For me, coming from a high school without football and a college where, admittedly, sports are not a top priority, I was stunned.

In the first half of the women’s final between North Carolina and Maryland, I sat in the stands, attempting to get a better understanding of who exactly it is that comes to lacrosse matches.

One piece of that answer is deceptively simple. If your school has a lacrosse team, your coach gets you all together to head to the game.

In the stands on Sunday night, I didn’t just see high schoolers though. There were players from numerous colleges who had come out to see the finals of their sport.

In this age of the commercialization of football, basketball and baseball, those sports have lost that ability, that camaraderie.

Lacrosse is in an in-between area, where enough people play the game to get a respectable turnout, but also where the sport isn’t so large that it becomes inaccessible.

But that’s not only what made the environments I saw strike a cord somewhere in that part of me that loves sports of all shapes and sizes.

I don’t love lacrosse, but I loved that these people did. The biggest piece of that, for me, was the cheering sections from each of the four respective schools that played in the two championship games.

It’d be easy to think that fans of Duke and Syracuse, Maryland and North Carolina, would shrug lacrosse off.
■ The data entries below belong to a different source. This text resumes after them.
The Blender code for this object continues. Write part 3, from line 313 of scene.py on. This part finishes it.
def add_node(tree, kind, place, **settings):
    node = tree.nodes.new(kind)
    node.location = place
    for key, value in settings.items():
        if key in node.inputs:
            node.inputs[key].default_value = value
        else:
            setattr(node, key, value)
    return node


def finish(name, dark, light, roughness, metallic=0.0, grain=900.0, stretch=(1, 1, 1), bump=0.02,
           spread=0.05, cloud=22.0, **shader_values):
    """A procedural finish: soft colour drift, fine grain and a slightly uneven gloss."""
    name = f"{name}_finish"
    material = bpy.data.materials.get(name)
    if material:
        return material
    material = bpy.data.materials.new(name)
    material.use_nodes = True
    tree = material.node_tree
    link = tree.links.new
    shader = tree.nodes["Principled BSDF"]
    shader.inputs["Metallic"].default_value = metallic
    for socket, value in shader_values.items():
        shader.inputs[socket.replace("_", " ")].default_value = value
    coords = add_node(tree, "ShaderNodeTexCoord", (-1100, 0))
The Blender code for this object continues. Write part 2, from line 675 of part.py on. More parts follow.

After all, those schools have basketball programs that compete on the nation’s highest collegiate plain.

But that’s not the case.

The amount of orange in the crowd at the Linc was almost overwhelming, despite Syracuse being four hours from Philadelphia.

I doubt that Penn would ever be able to match the cheering sections that a Syracuse or a Duke could provide, to no fault of its own.

In the same way that being a small school stacks the odds against Penn in some sports, it can also do the same to cheering contingents.

My hope, however, is that Penn fans would respond the same way to lacrosse reaching a national championship as they would to basketball making the NCAAs.

This last weekend, I saw the allegiances that these fans felt toward their colleges.

They weren’t cheering on lacrosse, per say, but they were rooting for their colors, for their school.

No matter what your feelings on lacrosse, or soccer, your school is like your family. It stays with you for life.